Michel Foucault is one of the most preeminent theorists of power, yet the relationship between his militant activities and his analysis of power remains unclear. The book explores this relationship to explain the development of Foucault's thinking about power.
Using newly translated and unpublished materials, it examines what led Foucault to take on the question of power in the early 1970s and subsequently refine his thinking, working through different models (war and government) and modalities (disciplinary, biopolitical and governmental). Looking at Foucault's political trajectory, from his immersion in the prisoner support movement to his engagements with the Iranian revolution and Solidarity in Poland, the book shows the militant underpinning of his interest in the question of power and its various shifts and mutations.

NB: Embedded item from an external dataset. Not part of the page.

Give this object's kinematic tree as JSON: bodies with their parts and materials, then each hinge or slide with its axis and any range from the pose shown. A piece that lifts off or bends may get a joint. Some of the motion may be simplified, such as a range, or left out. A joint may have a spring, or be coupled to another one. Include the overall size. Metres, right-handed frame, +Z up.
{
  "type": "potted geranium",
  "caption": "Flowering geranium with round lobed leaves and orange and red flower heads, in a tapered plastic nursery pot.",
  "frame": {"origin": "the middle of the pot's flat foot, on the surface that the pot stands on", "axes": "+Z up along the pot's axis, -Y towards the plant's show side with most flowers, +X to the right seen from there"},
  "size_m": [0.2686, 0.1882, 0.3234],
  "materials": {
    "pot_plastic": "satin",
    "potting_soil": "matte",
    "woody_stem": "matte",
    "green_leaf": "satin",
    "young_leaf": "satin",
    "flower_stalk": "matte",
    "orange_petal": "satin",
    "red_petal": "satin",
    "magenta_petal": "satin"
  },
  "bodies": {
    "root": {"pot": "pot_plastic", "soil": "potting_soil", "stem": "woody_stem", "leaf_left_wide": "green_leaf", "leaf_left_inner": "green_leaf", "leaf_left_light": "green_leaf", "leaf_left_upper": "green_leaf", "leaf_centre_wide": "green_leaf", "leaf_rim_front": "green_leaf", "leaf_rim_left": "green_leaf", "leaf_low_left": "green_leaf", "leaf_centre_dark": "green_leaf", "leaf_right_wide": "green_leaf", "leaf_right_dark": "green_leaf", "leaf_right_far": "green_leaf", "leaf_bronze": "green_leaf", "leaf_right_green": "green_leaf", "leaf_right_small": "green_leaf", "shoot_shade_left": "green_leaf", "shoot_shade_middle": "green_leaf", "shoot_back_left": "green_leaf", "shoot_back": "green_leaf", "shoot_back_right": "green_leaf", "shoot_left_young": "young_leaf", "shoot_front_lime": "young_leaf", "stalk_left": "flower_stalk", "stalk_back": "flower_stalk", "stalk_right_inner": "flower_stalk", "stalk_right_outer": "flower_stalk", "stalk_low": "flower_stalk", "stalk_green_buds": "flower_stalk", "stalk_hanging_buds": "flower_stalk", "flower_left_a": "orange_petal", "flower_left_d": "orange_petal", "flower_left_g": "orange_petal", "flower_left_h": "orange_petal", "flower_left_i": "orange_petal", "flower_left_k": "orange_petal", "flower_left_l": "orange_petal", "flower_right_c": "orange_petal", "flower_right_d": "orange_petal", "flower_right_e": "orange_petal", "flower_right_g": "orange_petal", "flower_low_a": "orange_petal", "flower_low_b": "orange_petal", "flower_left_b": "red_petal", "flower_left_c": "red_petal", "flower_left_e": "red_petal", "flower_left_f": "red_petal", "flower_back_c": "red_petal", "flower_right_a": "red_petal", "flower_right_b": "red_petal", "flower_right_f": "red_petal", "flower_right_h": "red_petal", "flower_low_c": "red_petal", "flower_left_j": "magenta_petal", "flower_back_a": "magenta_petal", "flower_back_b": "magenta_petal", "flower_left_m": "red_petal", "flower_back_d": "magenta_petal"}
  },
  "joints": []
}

This thorough account, which includes the first translation of a report edited by Foucault on prison conditions, will provide students in contemporary political theory with a better understanding of Foucault's thinking about power and of the interplay between political activities and theoretical productions.
This is certainly among the best books on Foucault out within the last 5 years. The book reads through Foucault's political activism, especially his engagement in the Group on prisons (GIP), his reporting on the Iran revolution, and the activities in support of the Solidarity movement in Poland (among other examples, including his activism vis-á-vis the United Nations in Geneva or his work with the Socialist Party on the abolition of death penalty and against political imprisonment)are explored alongside his work on power to show the exact opposite of what Foucault is often pictured to be (a hopeless cynic relativist), instead, we are given arguments in support of the thesis that from the start, Foucault has been politically committed and had no doubts about his militancy. This is accompanied by a careful philosophical dissection of the development of the concept of power, especially in a relationship to politics, war, and truth-telling, as well as the interest in crafting a post-biopolitical (or post-power) subject. (EDIT: Now it's available in paperback.) Obviously, for its worth and importance, the publisher put out only an expensive hardback for libraries, as is the case with other crucial books around post-structuralist theory (luckily for me I was able to get a half-price discount). The book also contains an appendix with a 1972 report based on questionnaires distributed in prisons that shows the tone of the political engagement, as well as a number of reasons why to resist.